** Begin **
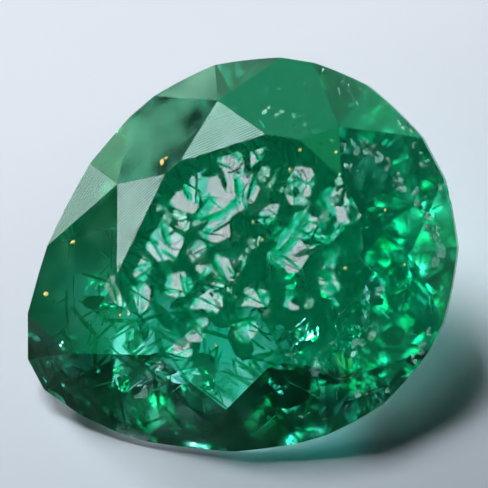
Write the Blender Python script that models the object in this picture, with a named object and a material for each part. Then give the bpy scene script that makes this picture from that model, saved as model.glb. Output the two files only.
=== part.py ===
"""A pear cut emerald: one faceted stone, lying on a facet of its underside."""

import math
from collections import namedtuple

import bmesh
import bpy
from mathutils import Matrix, Vector

MM = 0.001

# Outline of the stone, seen from above its table
# X runs from the tip to the round end, and X = 0 is over the point underneath.
LENGTH = 8.40 * MM
WIDTH = 7.00 * MM
TIP_X = -4.76 * MM
ROUND_END_X = TIP_X + LENGTH
WIDEST_X = 0.10 * MM
FLANK_POWER = 1.8
FLANK_ROUNDING = 0.65
SIDE_BULGE = 0.45
STEPS_PER_SIDE = 6

# Heights, from the middle of the girdle
GIRDLE = 0.19 * MM
CROWN_HEIGHT = 0.95 * MM
PAVILION_DEPTH = 2.50 * MM

GIRDLE_TOP = GIRDLE / 2
GIRDLE_FOOT = -GIRDLE / 2
TABLE_Z = GIRDLE_TOP + CROWN_HEIGHT
POINT_Z = GIRDLE_FOOT - PAVILION_DEPTH

# The cutter's chart for the seven kites, in order round the stone.
# Each kite meets the girdle from one X to another on the named side (+1 or -1),
# or from one Y to another for the kite at the round end, and rises at its slope.
# It meets the table along a short edge, which starts and ends at these distances
# from the kite's own middle line.
Kite = namedtuple("Kite", "name side start end slope edge_start edge_end")
KITES = (
    Kite("round_end", 0, -0.42 * MM, 0.42 * MM, 33.0, -0.37 * MM, 0.37 * MM),
    Kite("left_rear", 1, 2.50 * MM, 2.02 * MM, 34.3, -0.50 * MM, 0.13 * MM),
    Kite("left_side", 1, -0.38 * MM, -0.95 * MM, 34.3, -0.09 * MM, 0.27 * MM),
    Kite("left_tip", 1, -3.45 * MM, -3.80 * MM, 29.9, -0.25 * MM, -0.11 * MM),
    Kite("right_tip", -1, -3.90 * MM, -3.52 * MM, 30.3, 0.15 * MM, 0.31 * MM),
    Kite("right_side", -1, -1.02 * MM, -0.50 * MM, 33.8, -0.20 * MM, 0.14 * MM),
    Kite("right_rear", -1, 1.92 * MM, 2.38 * MM, 34.8, -0.16 * MM, 0.30 * MM),
)

# Between two kites lie a star at the table and a pair of halves at the girdle.
# The star's point hangs below the table by its drop, and the halves part at the
# girdle at split_x. The pair below runs its reach of the way down to the point.
# The gap at the tip has no such split: its girdle corners are given further down.
Gap = namedtuple("Gap", "name side split_x star_drop reach")
GAPS = (
    Gap("left_rear", 1, 3.18 * MM, 0.23 * MM, 0.66),
    Gap("left_side", 1, 0.88 * MM, 0.31 * MM, 0.70),
    Gap("left_tip", 1, -2.03 * MM, 0.33 * MM, 0.68),
    Gap("tip", 0, None, 0.25 * MM, 0.50),
    Gap("right_tip", -1, -2.12 * MM, 0.33 * MM, 0.68),
    Gap("right_side", -1, 0.72 * MM, 0.36 * MM, 0.70),
    Gap("right_rear", -1, 3.24 * MM, 0.28 * MM, 0.66),
)

# The tip is blunt: it ends in a short edge with one more corner on either side
TIP_CORNERS = (
    Vector((-4.36, 1.12, 0)) * MM,
    Vector((-4.76, 0.38, 0)) * MM,
    Vector((-4.75, -0.25, 0)) * MM,
    Vector((-4.37, -0.97, 0)) * MM,
)

# Chips at the girdle: place along the outline, size of the bite and its depth
Chip = namedtuple("Chip", "name x side radius depth tall")
CHIPS = (
    Chip("flake", 3.56 * MM, -1, 0.34 * MM, 0.085 * MM, 0.55),
    Chip("nick", 0.32 * MM, -1, 0.16 * MM, 0.040 * MM, 0.80),
)
CHIP_STEPS = 3
CHIP_TANGENT_STEP = 0.05 * MM

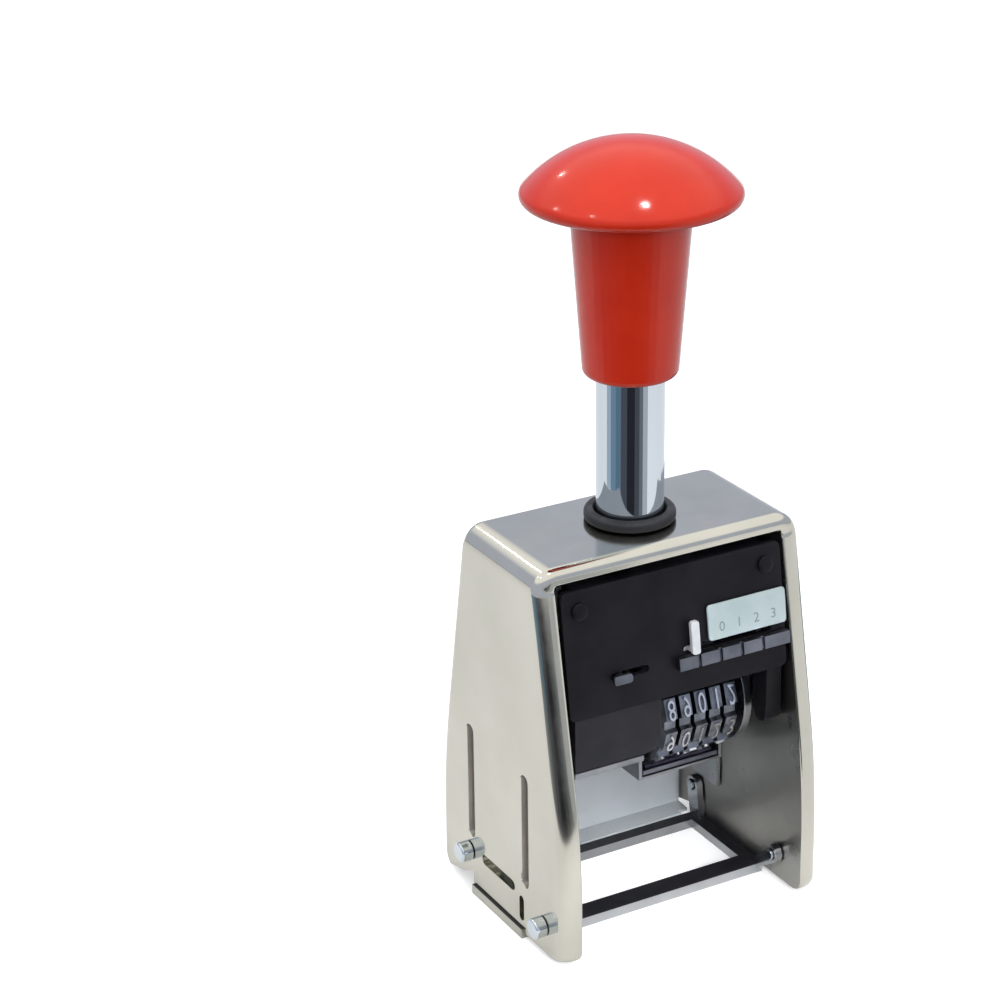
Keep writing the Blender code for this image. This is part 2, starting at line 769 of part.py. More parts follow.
** End **
Select all lines with the word "this" from the entries above.

Write the Blender Python script that models the object in this picture, with a named object and a material for each part. Then give the bpy scene script that makes this picture from that model, saved as model.glb. Output the two files only.
Keep writing the Blender code for this image. This is part 2, starting at line 769 of part.py. More parts follow.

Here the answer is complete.